Transcribe the tail of the listing: start at the line containing "for corner in" and stop after the last line, keeping every character as is and adding nothing.

-- begin Given information --

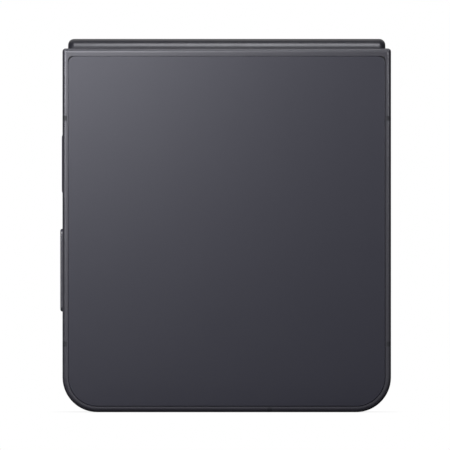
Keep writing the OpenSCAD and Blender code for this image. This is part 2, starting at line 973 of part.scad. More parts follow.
speaker_box_x = 8.6;
speaker_box_top = 14.2;
speaker_box_t = 3.5;
speaker_box_r = 1.2;
inner_gap = 0.3;

module loudspeaker() {
    color(plastic_dark)
        layer(mid_back + fit_gap, mid_back + speaker_box_t)
            round_rect(speaker_box_x, battery_reach, wall + inner_gap, speaker_box_top, speaker_box_r);
}

motor_x = -battery_reach;
motor_z = 5.8;
motor_w = 11;
motor_h = 8.6;
motor_r = 1.5;
// Thickness of the motor, the earpiece and the front camera
small_module_t = 2.6;

module vibration_motor() {
    color(foil)
        layer(mid_back + fit_gap, mid_back + small_module_t)
            round_rect(motor_x, motor_x + motor_w, motor_z, motor_z + motor_h, motor_r);
}

mic_w = 3.8;
mic_h = 2.8;
mic_t = 1.1;
mic_r = 0.3;

module microphone() {
    foot = wall + board_gap + fit_gap;
    color(steel)
        layer(board_back, board_back + mic_t)
            round_rect(-mic_x - mic_w / 2, -mic_x + mic_w / 2, foot, foot + mic_h, mic_r);
}

// Screws through an inner piece into the middle plate.
module screws(spots, seat) {
    color(steel)
        for (spot = spots)
            out_of_back(spot[0], spot[1], mid_front + fit_gap)
                union() {
                    cylinder(r = screw_r, h = seat - mid_front - fit_gap);
                    translate([0, 0, seat - mid_front - fit_gap])
                        cylinder(r = screw_head_r, h = screw_head_h);
                }
}

module lower_screws() {
    screws(arm_spots(1), mid_back + arm_t);
    screws(lower_board_spots, board_back);
}

// ---- Camera half ----

camera_x = camera_margin - body_w / 2;
camera_spots = [[camera_x, camera_z], [camera_x + camera_pitch, camera_z]];
flash_gap = 2.1;
flash_x = camera_x + camera_pitch + ring_r + flash_gap + flash_r;
ring_flange = 0.7;
ring_hole_r = ring_r - ring_flange;
earpiece_x = 4.9;
earpiece_w = 8.8;
earpiece_top = 5.7;
earpiece_r = 0.8;
upper_ribs = [upper_board_top + rib_room, top_rib];
upper_board_spots = [
    [-battery_reach, upper_board_top - board_screw_drop],
    [earpiece_x, upper_board_top - board_screw_drop],
    [earpiece_x + earpiece_w + screw_head_r + board_gap, earpiece_top]
];

module camera_holes(r) {
    for (spot = camera_spots)
        translate(spot) circle(r);
    translate([flash_x, camera_z]) circle(flash_r);
}

// Keys: how deep they sit, the room behind them, and the stems that reach the switches.
key_depth = 0.8;
key_room = key_travel + fit_gap;
stem_r = 0.5;
stem_ends = [0.25, 0.75];
stem_reach = wall + 0.2;
switch_t = 0.6;
switch_r = 1;
switch_front = stem_reach + key_room;

// Outside of the wall with the keys, at a height.
module at_key_side(z) {
    translate([-body_w / 2, -half_gap - middle_depth, z])
        rotate([0, 90, 0]) children();
}

module key_recess(z, length) {
    at_key_side(z + length / 2)
        translate([0, 0, -past])
            linear_extrude(key_depth + key_room + past)
                slot_shape(length + 2 * key_gap, key_t + 2 * key_gap);
    for (end = stem_ends)
        at_key_side(z + end * length)
            cylinder(r = stem_r + 2 * key_gap, h = screen_rim_w + past);
}

module tray_slots() {
    y = -half_gap - middle_depth;
    room = [tray_t / 2 + 2 * fit_gap, tray_w / 2 + 2 * fit_gap];
    translate([body_w / 2 - face_deep - fit_gap, y, tray_z])
        rotate([0, 90, 0])
            linear_extrude(past + face_deep + fit_gap)
                slot_shape(tray_len + 2 * fit_gap, tray_face_t + 2 * fit_gap);
    translate([body_w / 2 - screen_rim_w - past, y - room[0], tray_z - room[1]])
        cube([screen_rim_w + past, 2 * room[0], 2 * room[1]]);
}

tray_t = 0.9;
tray_w = 11;
tray_rim = 1;
sim_len = 12.5;
face_deep = 0.9;
eject_r = 0.4;
cage_t = 0.2;
cage_r = 0.3;
earpiece_slit = [9, 0.4];

module upper_frame() {
    color(metal_mid)
        camera_side()
            difference() {
                frame_body(-1, arm_spots(-1), upper_board_spots, upper_ribs);
                key_recess(side_key_z, side_key_len);
                key_recess(volume_key_z, volume_key_len);
                tray_slots();
                edge_hole(mic_x, mic_hole_r);
                layer(mid_front - past, mid_back + past) front_hole(front_hole_r + 2 * board_gap);
                layer(-past, mid_front)
                    translate([0, (inner_edge_r + bezel_inset) / 2])
                        slot_shape(earpiece_slit[0], earpiece_slit[1]);
            }
}

cover_screen_t = 0.4;
cover_screen_r = 2;

module cover_screen() {
    inset = back_rim_w + ledge_w + 2 * fit_gap;
    color(black)
        camera_side()
            layer(half_t - glass_t - cover_screen_t, half_t - glass_t)
                difference() {
                    half_plate(inset, glass_top - cover_margin, cover_screen_r);
                    camera_holes(ring_hole_r + 4 * fit_gap);
                }
}

module upper_battery() {
    camera_side() battery(upper_ribs, upper_battery_t);
}

module main_board() {
    color(board_green)
        camera_side()
            layer(board_front, board_back)
                difference() {
                    half_plate(switch_front + switch_t + fit_gap, upper_board_top, board_r);
                    for (spot = camera_spots)
                        translate(spot) square(camera_box_w + 2 * board_gap, center = true);
                    translate([0, front_camera_z])
                        square([front_box_w + 2 * board_gap, front_box_w + 2 * board_gap], center = true);
                    translate([earpiece_x - board_gap, 0])
                        square([earpiece_w + 2 * board_gap, earpiece_top + board_gap]);
                    screw_holes(upper_board_spots);
                }
}

can_h = 1.3;
can_wall = 0.2;
can_r = 0.6;
can_depth = 7;
can_drop = 5.4;
can_spans = [[camera_x - 0.4, -9], [-6.5, 2.5], [8, body_w / 2 - tray_deep - 3.2]];

// Thin metal lids over the chips of the main board.
module shield_cans() {
    z = upper_board_top - can_drop;
    color(foil)
        camera_side()
            for (x = can_spans)
                difference() {
                    layer(board_back, board_back + can_h)
                        round_rect(x[0], x[1], z - can_depth, z, can_r);
                    layer(board_back - past, board_back + can_h - can_wall)
                        round_rect(x[0] + can_wall, x[1] - can_wall,
                            z - can_depth + can_wall, z - can_wall, can_r - can_wall);
                }
}

front_box_w = 5.8;
camera_box_w = 9.6;
camera_box_t = 2.4;
barrel_gap = 0.2;
window_drop = 0.2;
ring_edge_r = 0.35;
ring_bore_r = 0.15;

module rear_camera(spot) {
    color(black)
        camera_side()
            out_of_back(spot[0], spot[1], mid_back + fit_gap) {
                linear_extrude(camera_box_t) square(camera_box_w, center = true);
                cylinder(r = barrel_r, h = half_t - mid_back - 3 * fit_gap);
            }
}

module camera_rings() {
    inner = barrel_r + barrel_gap;
    neck = ring_hole_r - fit_gap;
    color(metal_mid)
        camera_side()
            for (spot = camera_spots)
                out_of_back(spot[0], spot[1], half_t - glass_t)
                    rotate_extrude()
                        difference() {
                            union() {
                                translate([inner, 0]) square([neck - inner, glass_t]);
                                translate([inner, glass_t]) square([ring_r - inner, ring_h]);
                            }
                            translate([ring_r, glass_t + ring_h]) rotate(180) corner_cut(ring_edge_r);
                            translate([inner, glass_t + ring_h]) mirror([0, 1]) corner_cut(ring_bore_r);
                        }
}

module camera_windows() {
    color(glass_dark)
        camera_side()
            for (spot = camera_spots)
                out_of_back(spot[0], spot[1], half_t)
                    cylinder(r = barrel_r + barrel_gap - fit_gap, h = ring_h - window_drop);
}

module flash() {
    color(flash_white)
        camera_side()
            out_of_back(flash_x, camera_z, half_t - glass_t - cover_screen_t)
                cylinder(r = flash_r - fit_gap, h = glass_t + cover_screen_t);
}

module front_camera() {
    color(black)
        camera_side() {
            layer(mid_back + fit_gap, mid_back + small_module_t)
                translate([0, front_camera_z]) square(front_box_w, center = true);
            out_of_back(0, front_camera_z, screen_sink + screen_t)
                cylinder(r = front_hole_r - 2 * fit_gap, h = mid_back);
        }
}

module earpiece() {
    color(plastic_dark)
        camera_side()
            layer(mid_back + fit_gap, mid_back + small_module_t)
                round_rect(earpiece_x, earpiece_x + earpiece_w, wall + inner_gap, earpiece_top, earpiece_r);
}

module sim_tray() {
    y = -half_gap - middle_depth;
    inner = body_w / 2 - tray_deep;
    color(metal_mid)
        camera_side()
            difference() {
                union() {
                    translate([body_w / 2 - face_deep, y, tray_z])
                        rotate([0, 90, 0]) linear_extrude(face_deep) slot_shape(tray_len, tray_face_t);
                    translate([inner, y - tray_t / 2, tray_z - tray_w / 2])
                        cube([tray_deep - face_deep + fit_gap, tray_t, tray_w]);
                }
                translate([inner + tray_rim, y - tray_t, tray_z - tray_w / 2 + tray_rim])
                    cube([sim_len, 2 * tray_t, tray_w - 2 * tray_rim]);
                translate([body_w / 2 - face_deep - past, y, tray_z - (tray_len - tray_face_t) / 2])
                    rotate([0, 90, 0]) cylinder(r = eject_r, h = face_deep + 2 * past);
            }
}

module sim_cage() {
    y = -half_gap - middle_depth;
    room = tray_w / 2 + 2 * fit_gap;
    roof = middle_depth + tray_t / 2 + 2 * fit_gap;
    x0 = body_w / 2 - tray_deep - tray_rim;
    x1 = body_w / 2 - screen_rim_w - board_gap;
    color(steel)
        camera_side()
            difference() {
                layer(board_back, roof + cage_t)
                    round_rect(x0, x1, tray_z - room - cage_t, tray_z + room + cage_t, cage_r);
                translate([x0 + cage_t, -half_gap - roof, tray_z - room])
                    cube([tray_deep + past, roof, 2 * room]);
            }
}

module key(z, length, out) {
    color(metal_mid)
        camera_side() {
            at_key_side(z + length / 2)
                translate([0, 0, -out])
                    linear_extrude(out + key_depth) slot_shape(length, key_t);
            for (end = stem_ends)
                at_key_side(z + end * length) cylinder(r = stem_r, h = stem_reach);
        }
}

module side_key() {
    key(side_key_z, side_key_len, side_key_out);
}

// The long key rocks on a round rib across the middle of its back.
module volume_key() {
    key(volume_key_z, volume_key_len, volume_key_out);
    color(metal_mid)
        camera_side()
            at_key_side(volume_key_z + volume_key_len / 2)
                translate([0, key_t / 2, key_depth])
                    rotate([90, 0, 0]) cylinder(r = key_room - rock_gap, h = key_t);
}

rock_gap = 0.02;

// Small dome switches on a strip beside the wall, one behind each stem.
module key_switches() {
    x = switch_front - body_w / 2;
    y = -half_gap - middle_depth;
    color(steel)
        camera_side()
            for (key = [[side_key_z, side_key_len], [volume_key_z, volume_key_len]]) {
                translate([x + switch_t / 2, y - switch_r, key[0] + key[1] / 8])
                    cube([switch_t / 2, 2 * switch_r, 3 / 4 * key[1]]);
                for (end = stem_ends)
                    translate([x, y, key[0] + end * key[1]])
                        rotate([0, 90, 0]) cylinder(r = 0.9 * switch_r, h = 2 / 3 * switch_t);
            }
}

module upper_screws() {
    camera_side() {
        screws(arm_spots(-1), mid_back + arm_t);
        screws(upper_board_spots, board_back);
    }
}

lower_frame();
antenna_breaks();  // lower_antenna_breaks
back_glass(false);  // lower_back_glass
glass_adhesive();  // lower_glass_adhesive
bezel();  // lower_bezel
main_screen(0);  // main_screen_lower
screen_support(0);  // lower_screen_support
lower_battery();
ferrite_sheet();
charging_coil();
sub_board();
usb_c_socket();
loudspeaker();
vibration_motor();
microphone();
lower_screws();
arm(-1, 1);  // lower_arm_left
arm(1, 1);  // lower_arm_right
spine_cover();
hinge_bracket(-1);  // hinge_bracket_left
hinge_bracket(1);  // hinge_bracket_right
gear_pins();
sync_gear(outer_teeth, outer_y, outer_z, outer_phase);  // sync_gear_1
sync_gear(inner_teeth, inner_y, inner_z, inner_phase);  // sync_gear_2
sync_gear(inner_teeth, -inner_y, inner_z, 180 - inner_phase + 180 / inner_teeth);  // sync_gear_3
sync_gear(outer_teeth, -outer_y, outer_z, 180 - outer_phase + 180 / outer_teeth);  // sync_gear_4
main_screen_fold();
upper_frame();
camera_side() antenna_breaks();  // upper_antenna_breaks
camera_side() back_glass(true);  // cover_glass
camera_side() glass_adhesive();  // cover_glass_adhesive
cover_screen();
camera_side() bezel();  // upper_bezel
camera_side() main_screen(front_hole_r);  // main_screen_upper
camera_side() screen_support(front_hole_r);  // upper_screen_support
upper_battery();
main_board();
shield_cans();
rear_camera(camera_spots[0]);  // rear_camera_outer
rear_camera(camera_spots[1]);  // rear_camera_inner
camera_rings();
camera_windows();
flash();
front_camera();
earpiece();
sim_tray();
sim_cage();
side_key();
volume_key();
key_switches();
upper_screws();
camera_side() arm(-1, -1);  // upper_arm_left
camera_side() arm(1, -1);  // upper_arm_right
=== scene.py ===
import json
import math

import bmesh
import bpy
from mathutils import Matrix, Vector


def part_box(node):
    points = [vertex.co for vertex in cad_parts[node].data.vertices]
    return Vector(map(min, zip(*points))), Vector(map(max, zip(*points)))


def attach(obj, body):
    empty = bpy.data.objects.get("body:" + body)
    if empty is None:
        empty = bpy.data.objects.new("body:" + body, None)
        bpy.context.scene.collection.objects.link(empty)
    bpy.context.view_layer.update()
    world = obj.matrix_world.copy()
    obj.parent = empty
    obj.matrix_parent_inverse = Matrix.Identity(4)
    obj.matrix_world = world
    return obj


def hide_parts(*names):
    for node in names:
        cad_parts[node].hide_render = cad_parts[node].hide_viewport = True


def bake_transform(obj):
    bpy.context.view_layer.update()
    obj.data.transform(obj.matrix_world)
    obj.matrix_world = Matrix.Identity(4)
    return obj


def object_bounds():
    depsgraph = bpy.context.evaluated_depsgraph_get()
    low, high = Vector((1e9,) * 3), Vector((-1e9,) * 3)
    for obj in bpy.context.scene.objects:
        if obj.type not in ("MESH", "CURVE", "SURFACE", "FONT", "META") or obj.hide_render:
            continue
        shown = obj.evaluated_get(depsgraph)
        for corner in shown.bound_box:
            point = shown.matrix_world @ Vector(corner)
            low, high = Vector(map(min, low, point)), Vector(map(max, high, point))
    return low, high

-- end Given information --

_The solution:_
        for corner in shown.bound_box:
            point = shown.matrix_world @ Vector(corner)
            low, high = Vector(map(min, low, point)), Vector(map(max, high, point))
    return low, high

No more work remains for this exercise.